Regular readers know all about the “reliability in the various accusations” made by McIntyre. But no doubt we’ll be hearing McIntyre’s side of that particular story soon.
Perhaps the most surprising passage is the reporting of the palpable contempt expressed by Richard Lindzen. That came at the beginning of an interview concerning standard practices in sharing of data and computer code:
Before the Investigatory Committee’s questioning began, Dr. Lindzen was given some general background information regarding the process of inquiry and investigation into allegations concerning Dr. Mann, with a focus on the particular allegation that is the subject of the current review by the Investigatory Committee. Dr. Lindzen then requested, and was provided with, a brief summary of the three allegations previously reviewed. When told that the first three allegations against Dr. Mann were dismissed at the inquiry stage of the RA-lO process, Dr. Lindzen’s response was: “It’s thoroughly amazing. I mean these are issues that he explicitly stated in the emails. I’m wondering what’s going on?”
The Investigatory Committee members did not respond to Dr. Lindzen’s statement.
I’ll bet they didn’t. I would have been speechless too. After all, it’s pretty shocking that an academic would presume out-of-context email excerpts by themselves would demonstrate proof of academic misconduct. That might be an interesting subject for a future post – the ill-informed rush to judgment by the likes of “skeptic” scientists like Lindzen and Patrick Michaels.
Speaking of “skeptic” sour grapes, a key passage of the report dealt with supposed interference in the peer review process, referring indirectly to the debacle at the journal Climate Research:
The next question was “Do you believe that the perceived hostility and perceived ulterior motives of some critics of global climate science influenced your actions with regard to the peer review process, particularly in relation to the papers discussed in the stolen emails?” Dr. Mann responded by affirming his belief in the importance of the peer review process as a means of ensuring that scientifically sound papers are published, and not as a means of preventing the publication of papers that are contrary to one’s views. He elaborated by stating that some of the emails regarding this issue dealt with his concern (shared by other scientists, the publisher, and some members of the editorial board of the journal in question) that the legitimacy of the peer review process had been subverted.
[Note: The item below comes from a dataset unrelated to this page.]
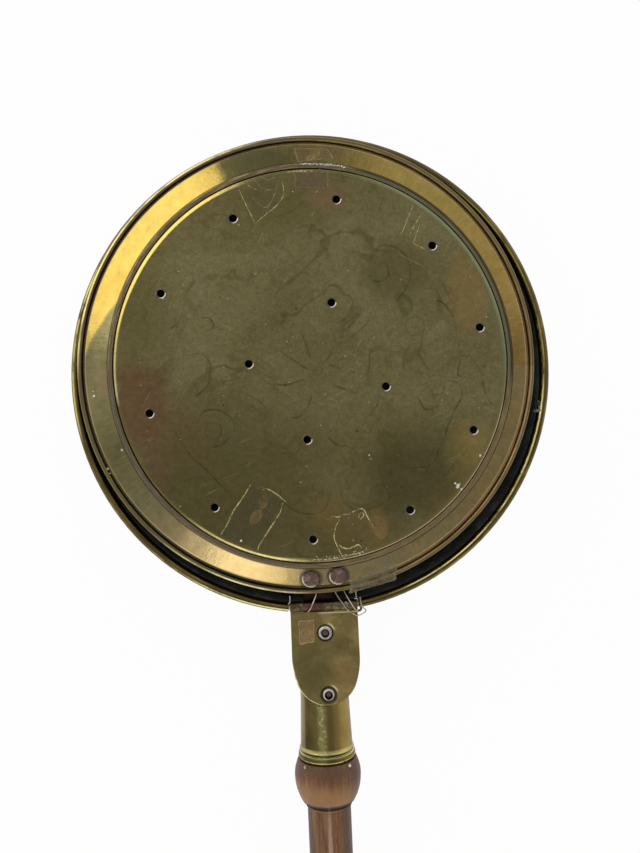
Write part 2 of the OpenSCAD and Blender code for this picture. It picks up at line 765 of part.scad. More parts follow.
module lid_band() {
    color("darkgoldenrod") on_lid() difference() {
        union() {
            difference() {
                rotate_extrude($fn = fine) {
                    polygon(concat(band_line(0), back(band_line(lid_sheet))));
                    roll([lid_edge_r, 0], lid_wire_d / 2, lid_roll_r, 150, 195);
                }
                on_panel_seat()
                    cylinder(h = through, r = ridge_c + ridge_r - ridge_wall / 2, center = true, $fn = fine);
            }
            on_panel_seat() rotate_extrude($fn = fine) ridge_section();
        }
        for (side = [-1, 1])
            on_band(lid_rivet_x + side * lid_rivet_gap / 2, lid_rivet_y + side * lid_rivet_skew - lid_reach)
                cylinder(h = through, r = lid_rivet_d / 2 + fit, center = true);
    }
}

// Ridge with rounded shoulders, the groove's wall and the ledge that carries the panel
module ridge_section() {
    top = [ridge_c, ridge_h - ridge_top_r];
    shoulder = (ridge_top_r - shoulder_r) * [cos(shoulder_turn), sin(shoulder_turn)];
    right = top + shoulder;
    left = top + [-shoulder[0], shoulder[1]];
    inside_r = ridge_r - ridge_wall;
    inside_z = ridge_h - ridge_wall - 0.1;
    flank_z = -1;
    polygon(concat(
        [[ridge_c + ridge_r, flank_z]],
        arc(right, shoulder_r, 0, shoulder_turn * 0.75, 3),
        arc(top, ridge_top_r, shoulder_turn, 180 - shoulder_turn, 4),
        arc(left, shoulder_r, 180 - shoulder_turn * 0.75, 180, 3),
        [[ridge_c - ridge_r, ledge_z - ridge_wall], [ridge_c - inside_r, ledge_z - ridge_wall],
        [ridge_c - inside_r, inside_z], [ridge_c + inside_r, inside_z], [ridge_c + inside_r, flank_z]]
    ));
    translate([panel_r - ledge_w, ledge_z - ridge_wall])
        square([ridge_c - inside_r - panel_r + ledge_w, ridge_wall]);
}

module lid_rim_wire() {
    color("dimgray") on_lid() rotate_extrude($fn = fine) translate([lid_edge_r, 0]) circle(lid_wire_d / 2 - fit);
}

// Points over the panel's top at depth d, from its side to its middle
function panel_line(d) =
    let (
        ease = 8,
        bend_r = panel_edge_w / (sin(panel_edge_slope) - sin(ease)),
        flat_r = panel_r - panel_edge_w,
        start = [flat_r, ledge_z + panel_h] - bend_r * [sin(ease), cos(ease)],
        side_turn = acos((panel_r - d - start[0]) / (bend_r - d))
    ) concat(
        [[panel_r - d, ledge_z + fit]],
        arc(start, bend_r - d, side_turn, 90 - ease, 3),
        [for (i = [1:8]) let (k = 1 - i / 8)
            [flat_r * k, ledge_z + panel_h - d + panel_crown * (1 - k * k)]]
    );

module lid_panel() {
    color("olive") on_lid() on_panel_seat() difference() {
        rotate_extrude($fn = fine) polygon(concat(panel_line(0), back(panel_line(lid_sheet))));
        vents(vent_outer_n, vent_outer_r, outer_centre, outer_first, outer_stray);
        vents(vent_inner_n, vent_inner_r, inner_centre, inner_first, inner_stray);
    }
}

// A ring of hand-punched vents
module vents(count, ring_r, centre, first, stray) {
    for (i = [0:count - 1]) {
        a = first - i * 360 / count + stray[i];
        translate([centre[0] + ring_r * cos(a), centre[1] + ring_r * sin(a), 0])
            cylinder(h = through, r = vent_d / 2, center = true);
    }
}

// A small blob of solder that bridges the groove
module seam_solder() {
    solder_at = 83;
    color("silver") on_lid() on_panel_seat() rotate([0, 0, solder_at])
        translate([ridge_c - ridge_r - groove_w / 2, 0, ledge_z + fit])
            cylinder(h = 1.9, r1 = groove_w / 2 - fit, r2 = groove_w / 2 - fit - 0.1);
}

// Everything over the underside of the lid's cove and band
module over_band_underside() {
    top = 30;
    under = band_line(lid_sheet + fit / 2);
    on_lid() rotate_extrude($fn = fine)
        polygon(concat(under, [[band_inner_r, top], [under[0][0], top]]));
}

module hinge_strap() {
    flat_end = lid_reach - lid_edge_r - 0.5;
    lift = lid_edge_z - hinge_z;
    leaf_out = 15.4;
    leaf_in = lid_rivet_y + burr_d / 2 + 0.6;
    leaf_y0 = leaf_out + 1.8;
    function leaf_top(y) = lift + cone_z(lid_reach - y) - (lid_sheet + fit) / cos(band_slope);
    function leaf_low(y) = leaf_top(y) - hinge_sheet / cos(band_slope);
    leaf_left = lid_rivet_x - lid_rivet_gap / 2 - burr_d / 2 - 1;
    leaf_right = lid_rivet_x + lid_rivet_gap / 2 + burr_d / 2 + 1;
    color("peru") difference() {
        union() {
            at_hinge() {
                knuckle(strap_left, strap_knuckle_w, 1);
                difference() {
                    translate([strap_left, 0, -knuckle_r]) cube([strap_knuckle_w, flat_end - 1.5, hinge_sheet]);
                    translate([strap_left - 1, 0, 0]) rotate([0, 90, 0])
                        cylinder(h = strap_knuckle_w + 2, r = knuckle_bore_r);
                }
            }
            at_hinge() rotate([0, 0, lid_yaw]) intersection() {
                translate([strap_left - 20, 0, 0]) rotate([90, 0, 90]) linear_extrude(80) polygon([
                    [flat_end - 3, -knuckle_r], [flat_end, -knuckle_r], [leaf_y0, leaf_low(leaf_y0)],
                    [leaf_in, leaf_low(leaf_in)], [leaf_in, leaf_top(leaf_in) + 1],
                    [leaf_out, leaf_top(leaf_out) + 1], [leaf_out, leaf_top(leaf_out) - 0.4],
                    [flat_end - 1, -knuckle_r + hinge_sheet], [flat_end - 3, -knuckle_r + hinge_sheet]
                ]);
                linear_extrude(60, center = true) polygon([
                    [strap_left + 0.4, flat_end - 3], [strap_right - 0.4, flat_end - 3],
                    [strap_right - 0.4, flat_end + 2], [leaf_right, leaf_out - 1], [leaf_right, leaf_in],
                    [leaf_left, leaf_in], [leaf_left, leaf_out - 1], [strap_left + 0.4, flat_end + 2]
                ]);
            }
        }
        over_band_underside();
        for (side = [-1, 1]) at_lid_rivet(side) {
            cylinder(h = through, r = lid_rivet_d / 2 + fit, center = true);
            translate([0, 0, burr_top + fit - 8]) cylinder(h = 8, r = burr_d / 2 + fit);
        }
    }
}

// A flat-headed copper rivet through band, strap and washer
module lid_rivet(side) {
    grip = burr_t + fit - burr_top;
    close_h = 1.2;
    at_lid_rivet(side) {
        rotate_extrude() polygon([
            [0, fit], [lid_rivet_head_d / 2, fit], [lid_rivet_head_d / 2 - 0.1, lid_rivet_head_h * 0.45],
            [lid_rivet_head_d / 2 - 0.5, lid_rivet_head_h * 0.8], [lid_rivet_head_d / 2 - 1.3, lid_rivet_head_h],
            [0, lid_rivet_head_h]
        ]);
        translate([0, 0, -grip]) cylinder(h = grip + fit, r = lid_rivet_d / 2);
        translate([0, 0, -grip - close_h]) cylinder(h = close_h, r1 = lid_rivet_d * 0.45, r2 = lid_rivet_d * 0.72);
    }
}

module lid_rivet_left() {
    color("sienna") lid_rivet(-1);
}

module lid_rivet_right() {
    color("sienna") lid_rivet(1);
}

module strap_burrs() {
    color("peru") for (side = [-1, 1]) at_lid_rivet(side) translate([0, 0, burr_top - burr_t]) difference() {
        cylinder(h = burr_t, r = burr_d / 2);
        translate([0, 0, -1]) cylinder(h = burr_t + 2, r = lid_rivet_d / 2 + fit);
    }
}

pan_body();
pan_rim_wire();
handle_bracket();
bracket_rivets();
ferrule();
hinge_plate();
plate_rivet_upper();
plate_rivet_lower();
rivet_stems();
hinge_pin();
tie_wire_loop();
tie_wire_corner();
handle_shaft();
handle_nails();
lid_band();
lid_rim_wire();
lid_panel();
seam_solder();
hinge_strap();
lid_rivet_left();
lid_rivet_right();
strap_burrs();
tie_wire_strap();
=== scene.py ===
"""Brass bed warming pan with an engraved lid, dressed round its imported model."""
import math
import random

import bpy
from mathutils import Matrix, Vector
from mathutils.bvhtree import BVHTree


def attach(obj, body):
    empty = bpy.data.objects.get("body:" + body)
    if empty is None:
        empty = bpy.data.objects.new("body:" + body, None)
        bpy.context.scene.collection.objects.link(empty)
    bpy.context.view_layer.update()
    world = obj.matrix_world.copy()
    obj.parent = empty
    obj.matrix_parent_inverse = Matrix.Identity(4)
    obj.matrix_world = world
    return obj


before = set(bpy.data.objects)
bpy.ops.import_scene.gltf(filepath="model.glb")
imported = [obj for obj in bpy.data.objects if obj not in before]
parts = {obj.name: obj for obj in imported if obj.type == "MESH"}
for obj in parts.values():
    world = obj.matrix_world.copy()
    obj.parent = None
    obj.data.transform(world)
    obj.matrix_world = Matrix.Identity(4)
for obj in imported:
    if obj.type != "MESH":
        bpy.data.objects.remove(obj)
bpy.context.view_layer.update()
chance = random.Random(11)

# ---- Studio ----
# The pan stands on a pale floor. The camera looks straight down from a little towards the
# handle, with the handle at the bottom of the picture.
scene = bpy.context.scene
scene.view_settings.view_transform = "Standard"

# The photograph is turned by this many degrees, and places round the lid are counted from it.
picture_turn = -2.55
camera_data = bpy.data.cameras.new("camera")
camera_data.lens = 27.05
camera_data.sensor_width = 36
camera_data.clip_start = 0.01
camera = bpy.data.objects.new("camera", camera_data)
camera.location = (0.00477, -0.03324, 0.4768)
camera.rotation_euler = (0, 0, math.radians(picture_turn))
scene.collection.objects.link(camera)
scene.camera = camera


def put(socket, value):
    """Gives an input a plain value, or a link from another socket."""
    if isinstance(value, bpy.types.NodeSocket):
        socket.id_data.links.new(value, socket)
    else:
        socket.default_value = (*value, 1) if socket.type == "RGBA" and len(value) == 3 else value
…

Indeed, there is every reason to believe that the situation at Climate Research was not as described in the “Climategate” emails; it was much worse. The editor at the centre of the controversy, Chris de Freitas, has long-standing ties to anti-science lobby groups such as Friends of Science and the International Climate Science Coalition. And a preliminary look at the papers by Patrick Michaels and others greenlighted by de Freitas appears to show several with broad conclusions not supported by the analysis (my recent piece on Michaels and Paul Knappenberger describes one egregious example). That’s an ongoing problem with de Freitas in his own work, as well, as seen in the wretched 2009 McLean et al paper and associated press releases attributing global warming to ENSO.
Despite the sour note introduced by Lindzen, this report marks a welcome milestone in the defence of climate scientists, and indeed of science itself.
And apparently the final “climategate” investigation, that of the Muir-Russell panel in the U.K., is due to report very soon.